Some records:
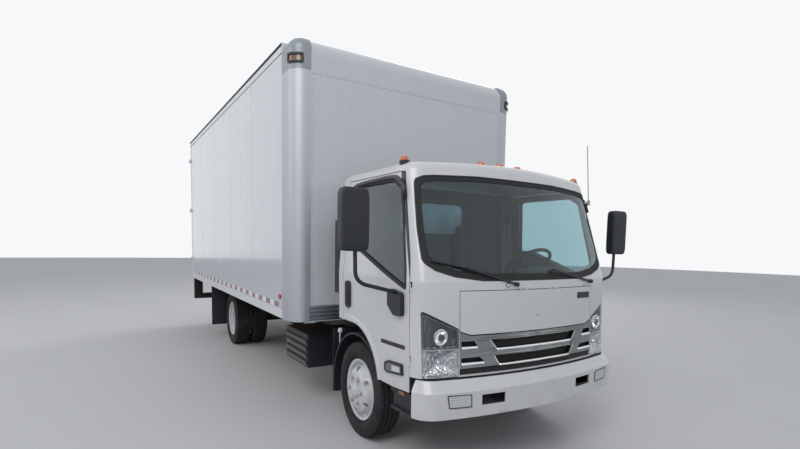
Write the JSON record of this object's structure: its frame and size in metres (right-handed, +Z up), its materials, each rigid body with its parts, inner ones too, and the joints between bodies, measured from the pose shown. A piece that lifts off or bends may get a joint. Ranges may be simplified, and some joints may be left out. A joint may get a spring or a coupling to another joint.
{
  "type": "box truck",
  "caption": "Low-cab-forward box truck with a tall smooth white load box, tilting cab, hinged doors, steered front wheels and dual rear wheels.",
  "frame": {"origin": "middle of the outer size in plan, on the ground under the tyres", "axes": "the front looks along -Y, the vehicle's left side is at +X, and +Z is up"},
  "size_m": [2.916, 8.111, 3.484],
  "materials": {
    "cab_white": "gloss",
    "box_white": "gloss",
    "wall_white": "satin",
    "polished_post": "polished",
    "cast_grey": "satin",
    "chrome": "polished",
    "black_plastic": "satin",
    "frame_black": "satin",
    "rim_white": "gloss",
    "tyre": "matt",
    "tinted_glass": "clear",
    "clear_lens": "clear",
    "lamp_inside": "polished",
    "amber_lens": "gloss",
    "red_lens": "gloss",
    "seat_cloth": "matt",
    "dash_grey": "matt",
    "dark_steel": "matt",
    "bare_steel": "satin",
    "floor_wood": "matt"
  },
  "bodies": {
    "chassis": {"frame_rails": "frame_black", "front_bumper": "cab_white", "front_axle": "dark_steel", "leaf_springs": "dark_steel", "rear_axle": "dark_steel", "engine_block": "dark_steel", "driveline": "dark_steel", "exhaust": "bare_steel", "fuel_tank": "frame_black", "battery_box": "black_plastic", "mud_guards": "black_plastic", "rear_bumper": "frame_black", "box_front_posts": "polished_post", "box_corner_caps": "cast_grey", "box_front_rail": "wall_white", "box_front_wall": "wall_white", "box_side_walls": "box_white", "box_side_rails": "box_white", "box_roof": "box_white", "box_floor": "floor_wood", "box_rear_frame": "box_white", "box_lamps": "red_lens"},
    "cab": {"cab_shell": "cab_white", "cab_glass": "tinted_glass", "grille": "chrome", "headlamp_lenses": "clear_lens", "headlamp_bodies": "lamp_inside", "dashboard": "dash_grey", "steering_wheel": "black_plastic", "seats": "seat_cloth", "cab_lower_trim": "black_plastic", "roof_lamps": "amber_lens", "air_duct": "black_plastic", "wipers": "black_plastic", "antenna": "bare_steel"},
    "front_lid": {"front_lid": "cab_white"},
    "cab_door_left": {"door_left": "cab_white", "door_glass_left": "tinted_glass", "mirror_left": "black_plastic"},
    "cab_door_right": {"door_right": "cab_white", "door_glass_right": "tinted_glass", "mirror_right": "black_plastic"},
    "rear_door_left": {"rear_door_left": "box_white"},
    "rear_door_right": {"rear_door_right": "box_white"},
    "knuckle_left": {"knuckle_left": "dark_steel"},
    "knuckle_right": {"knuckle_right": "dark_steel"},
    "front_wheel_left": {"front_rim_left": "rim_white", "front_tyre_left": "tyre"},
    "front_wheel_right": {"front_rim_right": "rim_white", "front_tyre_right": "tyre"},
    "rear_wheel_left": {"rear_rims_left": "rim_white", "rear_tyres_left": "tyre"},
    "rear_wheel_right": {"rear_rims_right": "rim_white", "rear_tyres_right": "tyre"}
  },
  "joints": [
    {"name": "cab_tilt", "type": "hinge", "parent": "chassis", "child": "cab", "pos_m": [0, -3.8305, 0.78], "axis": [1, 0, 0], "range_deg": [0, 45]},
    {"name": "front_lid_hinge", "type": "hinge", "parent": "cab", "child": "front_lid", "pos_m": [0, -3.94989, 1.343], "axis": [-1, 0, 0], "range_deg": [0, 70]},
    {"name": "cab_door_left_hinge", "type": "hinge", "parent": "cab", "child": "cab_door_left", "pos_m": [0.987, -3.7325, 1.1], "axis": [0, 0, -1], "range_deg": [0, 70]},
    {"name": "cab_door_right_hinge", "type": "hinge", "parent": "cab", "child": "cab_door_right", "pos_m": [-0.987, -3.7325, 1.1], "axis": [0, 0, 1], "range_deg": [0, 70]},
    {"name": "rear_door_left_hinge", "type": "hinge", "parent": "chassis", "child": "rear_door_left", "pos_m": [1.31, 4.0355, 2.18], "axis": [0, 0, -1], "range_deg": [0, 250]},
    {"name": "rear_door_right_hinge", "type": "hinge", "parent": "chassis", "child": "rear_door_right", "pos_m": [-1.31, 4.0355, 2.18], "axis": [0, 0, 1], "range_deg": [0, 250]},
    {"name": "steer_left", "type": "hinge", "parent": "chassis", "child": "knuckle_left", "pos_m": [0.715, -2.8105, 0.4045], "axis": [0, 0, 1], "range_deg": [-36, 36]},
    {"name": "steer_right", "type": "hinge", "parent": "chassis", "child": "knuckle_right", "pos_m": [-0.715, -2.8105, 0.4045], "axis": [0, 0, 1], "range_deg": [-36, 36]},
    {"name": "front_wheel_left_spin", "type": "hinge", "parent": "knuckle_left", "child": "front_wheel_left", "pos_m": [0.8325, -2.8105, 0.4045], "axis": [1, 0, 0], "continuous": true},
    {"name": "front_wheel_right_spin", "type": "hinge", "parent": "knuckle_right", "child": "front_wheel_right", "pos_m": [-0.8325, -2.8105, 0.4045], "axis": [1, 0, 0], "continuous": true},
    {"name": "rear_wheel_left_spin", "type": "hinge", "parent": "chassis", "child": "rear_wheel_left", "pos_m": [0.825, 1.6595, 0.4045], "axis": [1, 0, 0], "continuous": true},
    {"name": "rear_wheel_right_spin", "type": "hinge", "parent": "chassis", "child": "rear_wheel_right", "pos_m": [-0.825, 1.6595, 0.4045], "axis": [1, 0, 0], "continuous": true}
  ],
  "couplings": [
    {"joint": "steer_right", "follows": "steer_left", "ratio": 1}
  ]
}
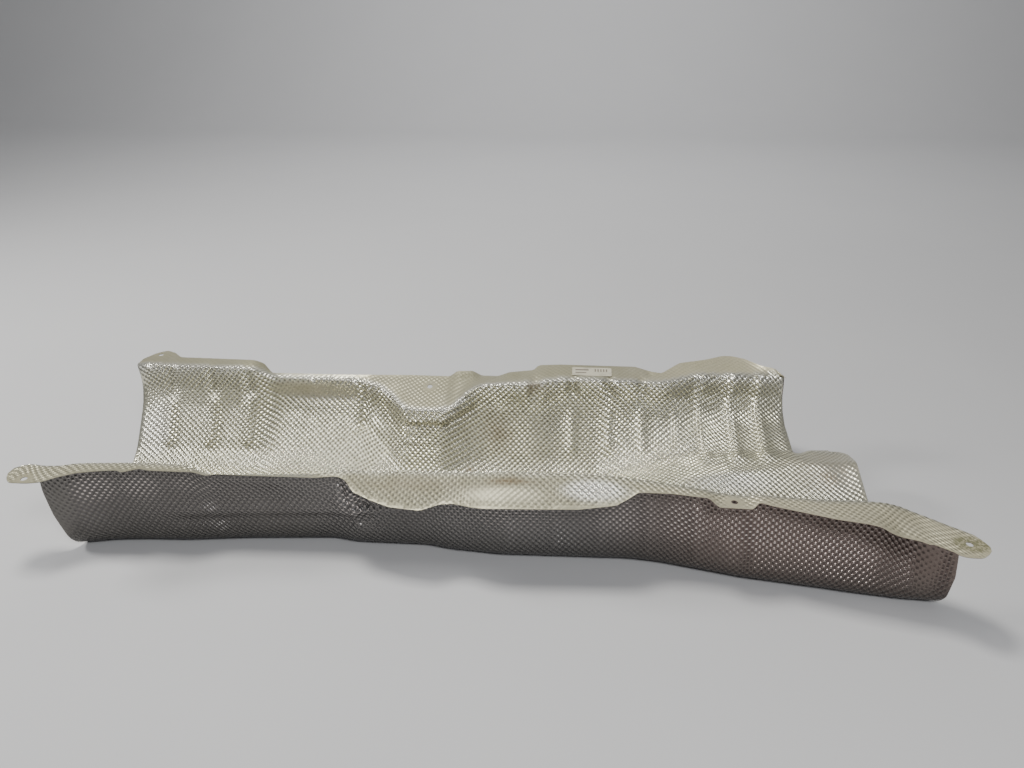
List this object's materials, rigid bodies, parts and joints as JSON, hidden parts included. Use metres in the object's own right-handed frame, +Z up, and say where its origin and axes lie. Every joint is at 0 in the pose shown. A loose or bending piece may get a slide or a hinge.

--

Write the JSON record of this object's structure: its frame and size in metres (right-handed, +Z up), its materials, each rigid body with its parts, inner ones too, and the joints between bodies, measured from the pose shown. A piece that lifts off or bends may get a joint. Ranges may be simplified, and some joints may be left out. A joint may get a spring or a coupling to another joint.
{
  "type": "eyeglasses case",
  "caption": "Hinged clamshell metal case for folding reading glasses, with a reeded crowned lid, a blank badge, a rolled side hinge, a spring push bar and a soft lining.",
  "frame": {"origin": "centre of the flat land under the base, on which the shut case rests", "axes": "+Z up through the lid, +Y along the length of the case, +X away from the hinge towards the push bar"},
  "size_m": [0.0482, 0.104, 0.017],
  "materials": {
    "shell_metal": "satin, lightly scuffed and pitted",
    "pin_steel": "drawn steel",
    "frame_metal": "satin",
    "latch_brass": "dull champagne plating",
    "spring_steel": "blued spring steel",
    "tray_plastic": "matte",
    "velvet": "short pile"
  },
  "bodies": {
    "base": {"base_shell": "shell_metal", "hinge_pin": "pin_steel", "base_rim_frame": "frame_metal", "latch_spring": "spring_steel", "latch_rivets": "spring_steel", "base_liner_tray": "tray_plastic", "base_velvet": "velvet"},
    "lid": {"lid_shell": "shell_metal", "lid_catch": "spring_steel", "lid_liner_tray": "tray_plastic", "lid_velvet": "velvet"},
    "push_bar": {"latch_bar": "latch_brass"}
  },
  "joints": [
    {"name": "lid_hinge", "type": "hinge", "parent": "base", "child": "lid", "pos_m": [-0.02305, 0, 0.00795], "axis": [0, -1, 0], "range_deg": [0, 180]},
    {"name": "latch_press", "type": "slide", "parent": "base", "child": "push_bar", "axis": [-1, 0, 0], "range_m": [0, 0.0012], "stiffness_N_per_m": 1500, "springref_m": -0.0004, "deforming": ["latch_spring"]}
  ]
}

---

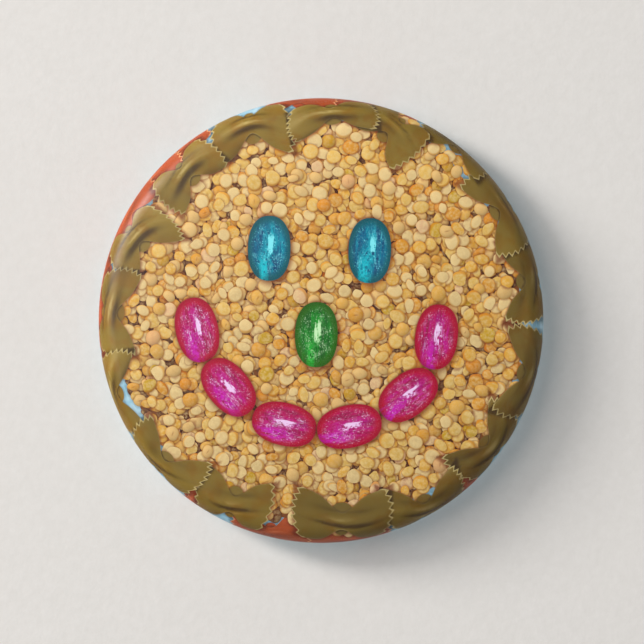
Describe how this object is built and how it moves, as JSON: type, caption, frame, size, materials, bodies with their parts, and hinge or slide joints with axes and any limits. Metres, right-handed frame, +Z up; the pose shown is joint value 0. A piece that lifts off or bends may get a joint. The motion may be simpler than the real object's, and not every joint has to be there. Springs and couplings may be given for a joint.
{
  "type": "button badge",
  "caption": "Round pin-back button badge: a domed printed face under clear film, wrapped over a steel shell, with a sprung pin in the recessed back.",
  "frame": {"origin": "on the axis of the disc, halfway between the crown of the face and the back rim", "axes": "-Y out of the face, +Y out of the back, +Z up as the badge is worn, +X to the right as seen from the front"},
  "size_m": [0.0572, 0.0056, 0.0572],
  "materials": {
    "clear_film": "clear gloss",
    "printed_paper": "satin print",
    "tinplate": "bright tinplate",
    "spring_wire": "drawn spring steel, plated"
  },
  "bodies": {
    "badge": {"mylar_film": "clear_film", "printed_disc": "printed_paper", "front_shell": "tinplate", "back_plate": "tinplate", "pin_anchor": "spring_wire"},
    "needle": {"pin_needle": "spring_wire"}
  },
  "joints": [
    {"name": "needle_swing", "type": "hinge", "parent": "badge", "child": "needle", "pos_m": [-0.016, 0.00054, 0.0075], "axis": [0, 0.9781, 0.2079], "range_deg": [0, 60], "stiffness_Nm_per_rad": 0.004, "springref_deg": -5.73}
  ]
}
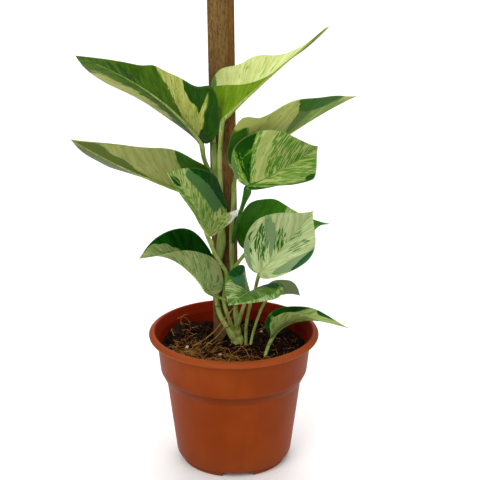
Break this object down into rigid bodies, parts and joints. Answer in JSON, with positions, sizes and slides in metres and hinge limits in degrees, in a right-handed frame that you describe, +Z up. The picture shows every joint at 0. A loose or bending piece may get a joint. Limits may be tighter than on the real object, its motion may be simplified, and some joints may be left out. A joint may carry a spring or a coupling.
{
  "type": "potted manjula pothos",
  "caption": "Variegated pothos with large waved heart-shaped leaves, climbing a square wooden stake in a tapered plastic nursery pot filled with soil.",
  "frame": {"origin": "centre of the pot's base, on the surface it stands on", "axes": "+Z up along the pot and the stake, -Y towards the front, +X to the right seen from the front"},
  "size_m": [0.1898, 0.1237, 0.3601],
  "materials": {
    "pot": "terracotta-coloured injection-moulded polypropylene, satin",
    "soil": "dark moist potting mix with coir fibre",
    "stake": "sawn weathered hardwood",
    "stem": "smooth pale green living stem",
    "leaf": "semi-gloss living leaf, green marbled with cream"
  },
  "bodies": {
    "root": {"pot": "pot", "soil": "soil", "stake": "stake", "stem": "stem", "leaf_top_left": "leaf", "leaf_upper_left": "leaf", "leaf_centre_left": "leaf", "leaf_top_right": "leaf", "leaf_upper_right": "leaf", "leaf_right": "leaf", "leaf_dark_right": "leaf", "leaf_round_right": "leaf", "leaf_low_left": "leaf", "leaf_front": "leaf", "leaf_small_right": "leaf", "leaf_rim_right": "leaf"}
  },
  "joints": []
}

= Short problem =
Make a list of all lines in the data that contain "shown".

= Response =
Write the JSON record of this object's structure: its frame and size in metres (right-handed, +Z up), its materials, each rigid body with its parts, inner ones too, and the joints between bodies, measured from the pose shown. A piece that lifts off or bends may get a joint. Ranges may be simplified, and some joints may be left out. A joint may get a spring or a coupling to another joint.
List this object's materials, rigid bodies, parts and joints as JSON, hidden parts included. Use metres in the object's own right-handed frame, +Z up, and say where its origin and axes lie. Every joint is at 0 in the pose shown. A loose or bending piece may get a slide or a hinge.
Write the JSON record of this object's structure: its frame and size in metres (right-handed, +Z up), its materials, each rigid body with its parts, inner ones too, and the joints between bodies, measured from the pose shown. A piece that lifts off or bends may get a joint. Ranges may be simplified, and some joints may be left out. A joint may get a spring or a coupling to another joint.
Describe how this object is built and how it moves, as JSON: type, caption, frame, size, materials, bodies with their parts, and hinge or slide joints with axes and any limits. Metres, right-handed frame, +Z up; the pose shown is joint value 0. A piece that lifts off or bends may get a joint. The motion may be simpler than the real object's, and not every joint has to be there. Springs and couplings may be given for a joint.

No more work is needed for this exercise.